L’écriture poétique est une manière pour les auteurs de dénoncer la violence et les injustices de la guerre. C’est dans le contexte de la guerre contre la Prusse de 1870, qu’Arthur Rimbaud écrit “Le Dormeur du Val”, extrait de son recueil Les Cahiers de Douai publié en 1893. Il y met en scène le lieu de mort d’un soldat ayant pour toile de fond une nature idyllique. Ainsi, nous pouvons nous demander comment la nature luxuriante décrite par Arthur Rimbaud met en valeur la destinée funeste du soldat dans “Le Dormeur du Val”. Nous nous intéresserons dans un premier mouvement à la description du cadre lumineux et idéal du poème avant d’étudier la description funeste du personnage dans un deuxième mouvement. Enfin, nous nous attarderons sur la manière dont la chute est mise en scène.

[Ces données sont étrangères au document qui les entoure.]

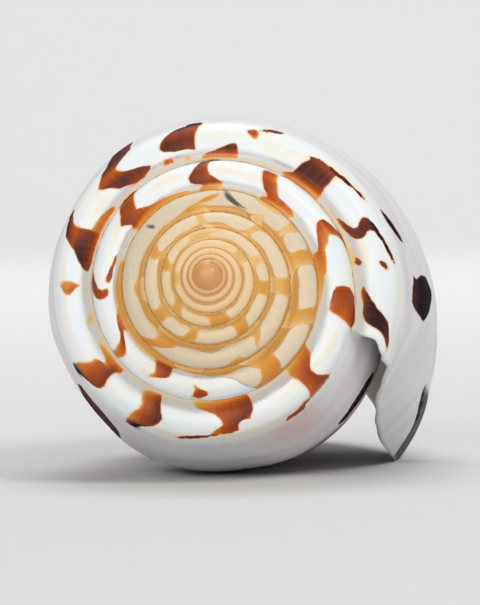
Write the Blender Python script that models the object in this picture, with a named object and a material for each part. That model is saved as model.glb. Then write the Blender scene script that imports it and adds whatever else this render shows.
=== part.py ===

Mouvement 1 : Le cadre (Premier quatrain)

 

“un trou” : Désigne normalement une tombe -> on annonce implicitement la mort dès le début du poème

 

“où chante une rivière” -> personnification de la rivière -> verbe chanter montre qu’elle est en fête

 

“Accrochant follement aux herbes des haillons/ D’argent” -> poursuite de la personnification, la nature est luxuriante et semble préparer un événement joyeux

 

“montagne fière” -> Vient du latin qui signifie féroce -> la montagne est le champ de bataille, l’endroit de la mort -> un lieu funeste

 

CL de la lumière : “argent” “soleil” “luit” “rayons” -> cadre paisible et lumineux-> à priori agréable-> impression accentuée par le rejet du verbe “luit” au vers 4



Mouvement 2 : Le personnage (Deuxième quatrain)

 

“Un soldat jeune” -> l’adjectif est placé après le nom pour le mettre en valeur et insister sur la jeunesse du soldat 

 

“Bouche ouverte, tête nue” -> deux attitudes qui semblent anormales -> Normalement les hommes dorment la bouche fermée et les soldats portent un casque -> amène l’idée qu’il est inanimé

 

“la nuque baignant dans le frais cresson bleu” -> joue sur l’expression fréquemment utilisée pour annoncer la mort dans les romans : “la nuque baignant dans le sang” -> mais Rimbaud remplace le sang par “le frais cresson bleu” -> inattendu, crée un effet d’attente chez le lecteur + cesson bleu -> normalement le cresson est vert mais ici il est décrit comme bleu pour des questions de sonorité

 

“Dort” -> Rejet du verbe le met en valeur + 1ère évocation du sommeil du soldat -> euphémisme qui amène sa mort

 

“il est étendu dans l'herbe, sous la nue” -> il dort au beau milieu d’un champ sans ombre, en proie au soleil mais il est tout de même “Pâle” -> adjectif mis en avant par le rejet 

 

“dans son lit vert où la lumière pleut” -> lit mortuaire -> hypallage : on entend la lumière “pleure” -> la nature se lamente sur son sort.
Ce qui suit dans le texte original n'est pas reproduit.